● **WORK TO BE COMPLETED**
Print out the entries below with no edits.

══════

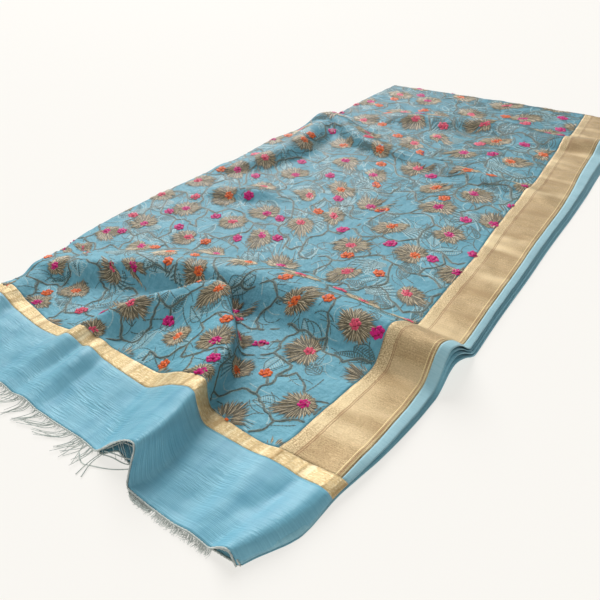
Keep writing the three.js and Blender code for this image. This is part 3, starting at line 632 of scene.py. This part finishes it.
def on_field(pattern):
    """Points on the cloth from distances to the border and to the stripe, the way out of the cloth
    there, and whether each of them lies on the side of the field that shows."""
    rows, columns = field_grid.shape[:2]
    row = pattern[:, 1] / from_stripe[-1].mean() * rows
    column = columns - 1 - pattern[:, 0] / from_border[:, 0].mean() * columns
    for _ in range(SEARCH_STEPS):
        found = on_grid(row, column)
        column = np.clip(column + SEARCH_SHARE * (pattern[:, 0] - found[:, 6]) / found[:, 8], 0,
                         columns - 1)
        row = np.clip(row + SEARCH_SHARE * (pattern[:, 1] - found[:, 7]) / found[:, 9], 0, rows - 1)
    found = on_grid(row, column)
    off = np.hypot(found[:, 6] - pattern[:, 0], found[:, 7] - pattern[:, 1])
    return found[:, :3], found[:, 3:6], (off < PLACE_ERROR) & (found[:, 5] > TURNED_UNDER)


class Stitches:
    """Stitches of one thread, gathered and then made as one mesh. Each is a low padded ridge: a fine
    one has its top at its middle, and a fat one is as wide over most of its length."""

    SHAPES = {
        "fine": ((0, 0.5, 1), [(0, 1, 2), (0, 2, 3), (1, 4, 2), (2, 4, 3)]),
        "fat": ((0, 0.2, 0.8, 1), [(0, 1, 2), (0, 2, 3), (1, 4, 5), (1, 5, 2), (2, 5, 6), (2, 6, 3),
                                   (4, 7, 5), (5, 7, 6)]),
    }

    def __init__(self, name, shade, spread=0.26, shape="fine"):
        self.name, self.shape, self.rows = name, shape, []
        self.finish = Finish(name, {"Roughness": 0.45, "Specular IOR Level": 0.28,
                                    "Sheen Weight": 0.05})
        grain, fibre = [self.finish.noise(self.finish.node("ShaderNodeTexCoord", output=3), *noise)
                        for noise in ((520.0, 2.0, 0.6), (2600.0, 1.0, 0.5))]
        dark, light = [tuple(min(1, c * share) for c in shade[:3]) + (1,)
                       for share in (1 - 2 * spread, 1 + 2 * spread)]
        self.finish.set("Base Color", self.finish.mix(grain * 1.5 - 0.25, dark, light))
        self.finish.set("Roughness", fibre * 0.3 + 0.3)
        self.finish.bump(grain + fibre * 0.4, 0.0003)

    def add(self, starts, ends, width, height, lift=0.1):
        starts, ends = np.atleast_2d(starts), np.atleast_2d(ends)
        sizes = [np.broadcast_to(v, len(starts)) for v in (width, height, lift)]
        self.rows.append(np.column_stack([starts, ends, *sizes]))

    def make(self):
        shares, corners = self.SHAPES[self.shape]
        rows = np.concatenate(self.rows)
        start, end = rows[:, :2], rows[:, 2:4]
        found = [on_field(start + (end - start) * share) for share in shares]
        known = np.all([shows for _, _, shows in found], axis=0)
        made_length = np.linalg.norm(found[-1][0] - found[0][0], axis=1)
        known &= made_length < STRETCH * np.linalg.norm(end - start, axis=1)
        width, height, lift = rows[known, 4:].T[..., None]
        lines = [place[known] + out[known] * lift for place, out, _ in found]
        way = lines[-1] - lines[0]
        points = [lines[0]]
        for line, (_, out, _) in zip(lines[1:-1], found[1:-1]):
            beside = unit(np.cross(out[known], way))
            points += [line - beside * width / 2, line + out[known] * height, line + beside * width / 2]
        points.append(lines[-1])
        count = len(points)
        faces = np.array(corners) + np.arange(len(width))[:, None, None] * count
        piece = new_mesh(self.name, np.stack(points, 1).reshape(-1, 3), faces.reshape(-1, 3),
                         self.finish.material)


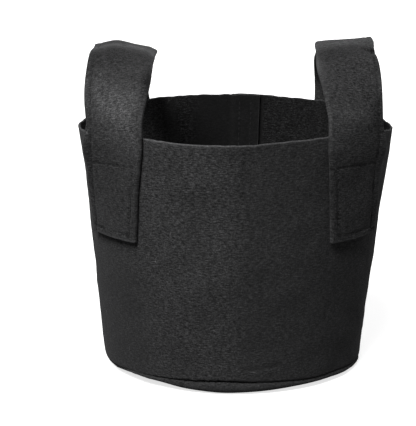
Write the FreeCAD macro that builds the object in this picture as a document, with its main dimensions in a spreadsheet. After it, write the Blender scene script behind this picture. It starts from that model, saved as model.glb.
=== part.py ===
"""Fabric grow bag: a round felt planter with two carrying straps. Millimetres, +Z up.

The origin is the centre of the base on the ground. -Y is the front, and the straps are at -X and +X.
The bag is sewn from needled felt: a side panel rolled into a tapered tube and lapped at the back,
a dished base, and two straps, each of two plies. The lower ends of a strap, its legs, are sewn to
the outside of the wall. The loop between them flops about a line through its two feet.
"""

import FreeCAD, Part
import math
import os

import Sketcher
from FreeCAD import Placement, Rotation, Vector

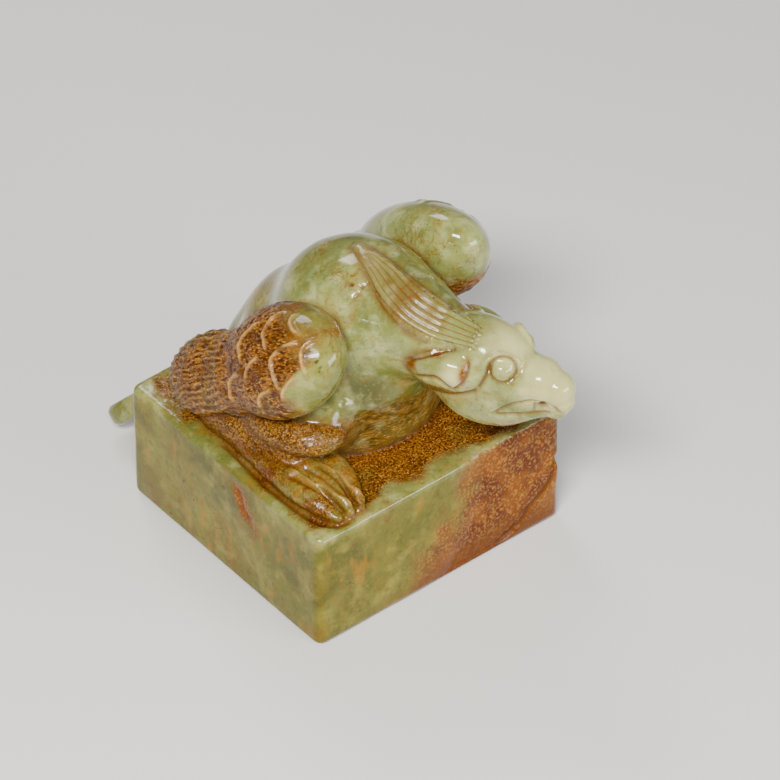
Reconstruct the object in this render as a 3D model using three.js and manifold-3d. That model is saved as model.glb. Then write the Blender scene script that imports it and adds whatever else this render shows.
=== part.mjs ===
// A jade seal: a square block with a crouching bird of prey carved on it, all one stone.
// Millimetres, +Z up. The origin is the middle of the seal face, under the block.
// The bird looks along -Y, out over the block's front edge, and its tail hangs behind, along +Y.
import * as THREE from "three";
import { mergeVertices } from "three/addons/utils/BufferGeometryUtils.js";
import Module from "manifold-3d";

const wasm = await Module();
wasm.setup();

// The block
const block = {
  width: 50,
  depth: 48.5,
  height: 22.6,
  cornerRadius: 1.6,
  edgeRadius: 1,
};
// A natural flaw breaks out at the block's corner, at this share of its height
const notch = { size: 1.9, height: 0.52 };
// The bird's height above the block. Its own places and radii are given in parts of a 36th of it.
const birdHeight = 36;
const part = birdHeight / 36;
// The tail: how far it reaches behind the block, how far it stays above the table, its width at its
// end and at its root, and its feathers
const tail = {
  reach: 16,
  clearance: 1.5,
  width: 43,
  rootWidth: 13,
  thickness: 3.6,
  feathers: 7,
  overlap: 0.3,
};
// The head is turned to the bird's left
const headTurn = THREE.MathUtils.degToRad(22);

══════

● **TASK SOLUTION**
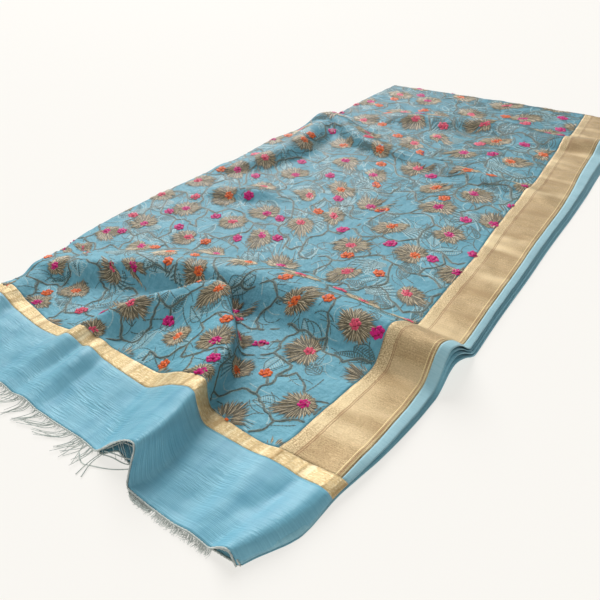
Keep writing the three.js and Blender code for this image. This is part 3, starting at line 632 of scene.py. This part finishes it.
def on_field(pattern):
    """Points on the cloth from distances to the border and to the stripe, the way out of the cloth
    there, and whether each of them lies on the side of the field that shows."""
    rows, columns = field_grid.shape[:2]
    row = pattern[:, 1] / from_stripe[-1].mean() * rows
    column = columns - 1 - pattern[:, 0] / from_border[:, 0].mean() * columns
    for _ in range(SEARCH_STEPS):
        found = on_grid(row, column)
        column = np.clip(column + SEARCH_SHARE * (pattern[:, 0] - found[:, 6]) / found[:, 8], 0,
                         columns - 1)
        row = np.clip(row + SEARCH_SHARE * (pattern[:, 1] - found[:, 7]) / found[:, 9], 0, rows - 1)
    found = on_grid(row, column)
    off = np.hypot(found[:, 6] - pattern[:, 0], found[:, 7] - pattern[:, 1])
    return found[:, :3], found[:, 3:6], (off < PLACE_ERROR) & (found[:, 5] > TURNED_UNDER)


class Stitches:
    """Stitches of one thread, gathered and then made as one mesh. Each is a low padded ridge: a fine
    one has its top at its middle, and a fat one is as wide over most of its length."""

    SHAPES = {
        "fine": ((0, 0.5, 1), [(0, 1, 2), (0, 2, 3), (1, 4, 2), (2, 4, 3)]),
        "fat": ((0, 0.2, 0.8, 1), [(0, 1, 2), (0, 2, 3), (1, 4, 5), (1, 5, 2), (2, 5, 6), (2, 6, 3),
                                   (4, 7, 5), (5, 7, 6)]),
    }

    def __init__(self, name, shade, spread=0.26, shape="fine"):
        self.name, self.shape, self.rows = name, shape, []
        self.finish = Finish(name, {"Roughness": 0.45, "Specular IOR Level": 0.28,
                                    "Sheen Weight": 0.05})
        grain, fibre = [self.finish.noise(self.finish.node("ShaderNodeTexCoord", output=3), *noise)
                        for noise in ((520.0, 2.0, 0.6), (2600.0, 1.0, 0.5))]
        dark, light = [tuple(min(1, c * share) for c in shade[:3]) + (1,)
                       for share in (1 - 2 * spread, 1 + 2 * spread)]
        self.finish.set("Base Color", self.finish.mix(grain * 1.5 - 0.25, dark, light))
        self.finish.set("Roughness", fibre * 0.3 + 0.3)
        self.finish.bump(grain + fibre * 0.4, 0.0003)

    def add(self, starts, ends, width, height, lift=0.1):
        starts, ends = np.atleast_2d(starts), np.atleast_2d(ends)
        sizes = [np.broadcast_to(v, len(starts)) for v in (width, height, lift)]
        self.rows.append(np.column_stack([starts, ends, *sizes]))

    def make(self):
        shares, corners = self.SHAPES[self.shape]
        rows = np.concatenate(self.rows)
        start, end = rows[:, :2], rows[:, 2:4]
        found = [on_field(start + (end - start) * share) for share in shares]
        known = np.all([shows for _, _, shows in found], axis=0)
        made_length = np.linalg.norm(found[-1][0] - found[0][0], axis=1)
        known &= made_length < STRETCH * np.linalg.norm(end - start, axis=1)
        width, height, lift = rows[known, 4:].T[..., None]
        lines = [place[known] + out[known] * lift for place, out, _ in found]
        way = lines[-1] - lines[0]
        points = [lines[0]]
        for line, (_, out, _) in zip(lines[1:-1], found[1:-1]):
            beside = unit(np.cross(out[known], way))
            points += [line - beside * width / 2, line + out[known] * height, line + beside * width / 2]
        points.append(lines[-1])
        count = len(points)
        faces = np.array(corners) + np.arange(len(width))[:, None, None] * count
        piece = new_mesh(self.name, np.stack(points, 1).reshape(-1, 3), faces.reshape(-1, 3),
                         self.finish.material)


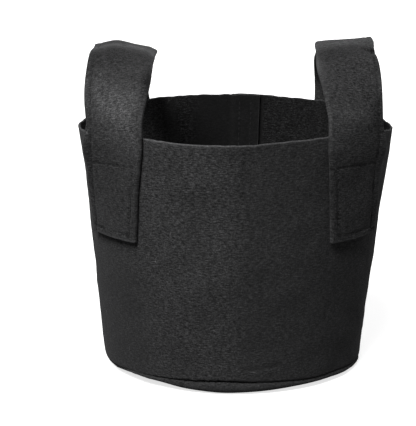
Write the FreeCAD macro that builds the object in this picture as a document, with its main dimensions in a spreadsheet. After it, write the Blender scene script behind this picture. It starts from that model, saved as model.glb.
=== part.py ===
"""Fabric grow bag: a round felt planter with two carrying straps. Millimetres, +Z up.

The origin is the centre of the base on the ground. -Y is the front, and the straps are at -X and +X.
The bag is sewn from needled felt: a side panel rolled into a tapered tube and lapped at the back,
a dished base, and two straps, each of two plies. The lower ends of a strap, its legs, are sewn to
the outside of the wall. The loop between them flops about a line through its two feet.
"""

import FreeCAD, Part
import math
import os

import Sketcher
from FreeCAD import Placement, Rotation, Vector

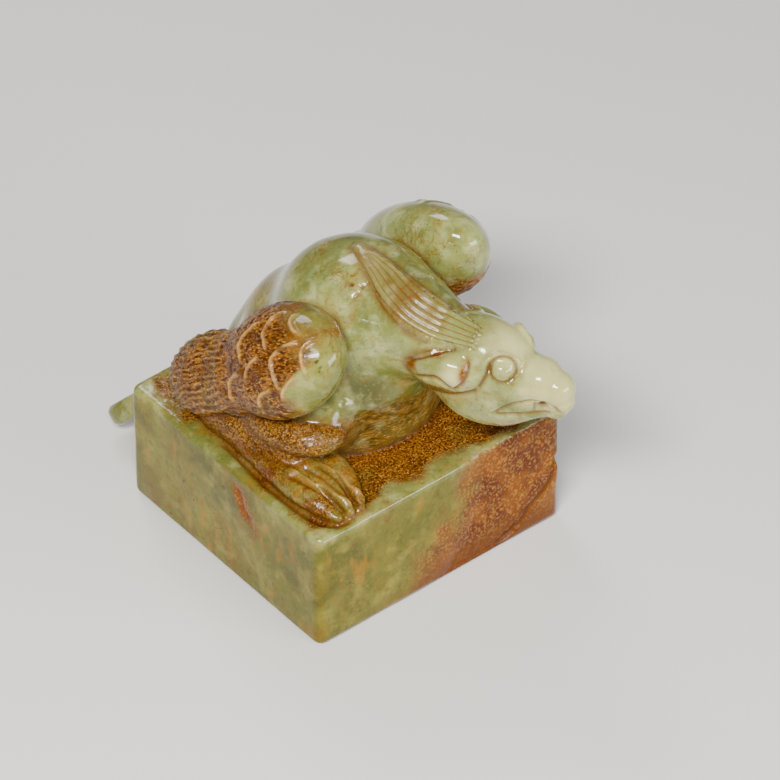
Reconstruct the object in this render as a 3D model using three.js and manifold-3d. That model is saved as model.glb. Then write the Blender scene script that imports it and adds whatever else this render shows.
=== part.mjs ===
// A jade seal: a square block with a crouching bird of prey carved on it, all one stone.
// Millimetres, +Z up. The origin is the middle of the seal face, under the block.
// The bird looks along -Y, out over the block's front edge, and its tail hangs behind, along +Y.
import * as THREE from "three";
import { mergeVertices } from "three/addons/utils/BufferGeometryUtils.js";
import Module from "manifold-3d";

const wasm = await Module();
wasm.setup();

// The block
const block = {
  width: 50,
  depth: 48.5,
  height: 22.6,
  cornerRadius: 1.6,
  edgeRadius: 1,
};
// A natural flaw breaks out at the block's corner, at this share of its height
const notch = { size: 1.9, height: 0.52 };
// The bird's height above the block. Its own places and radii are given in parts of a 36th of it.
const birdHeight = 36;
const part = birdHeight / 36;
// The tail: how far it reaches behind the block, how far it stays above the table, its width at its
// end and at its root, and its feathers
const tail = {
  reach: 16,
  clearance: 1.5,
  width: 43,
  rootWidth: 13,
  thickness: 3.6,
  feathers: 7,
  overlap: 0.3,
};
// The head is turned to the bird's left
const headTurn = THREE.MathUtils.degToRad(22);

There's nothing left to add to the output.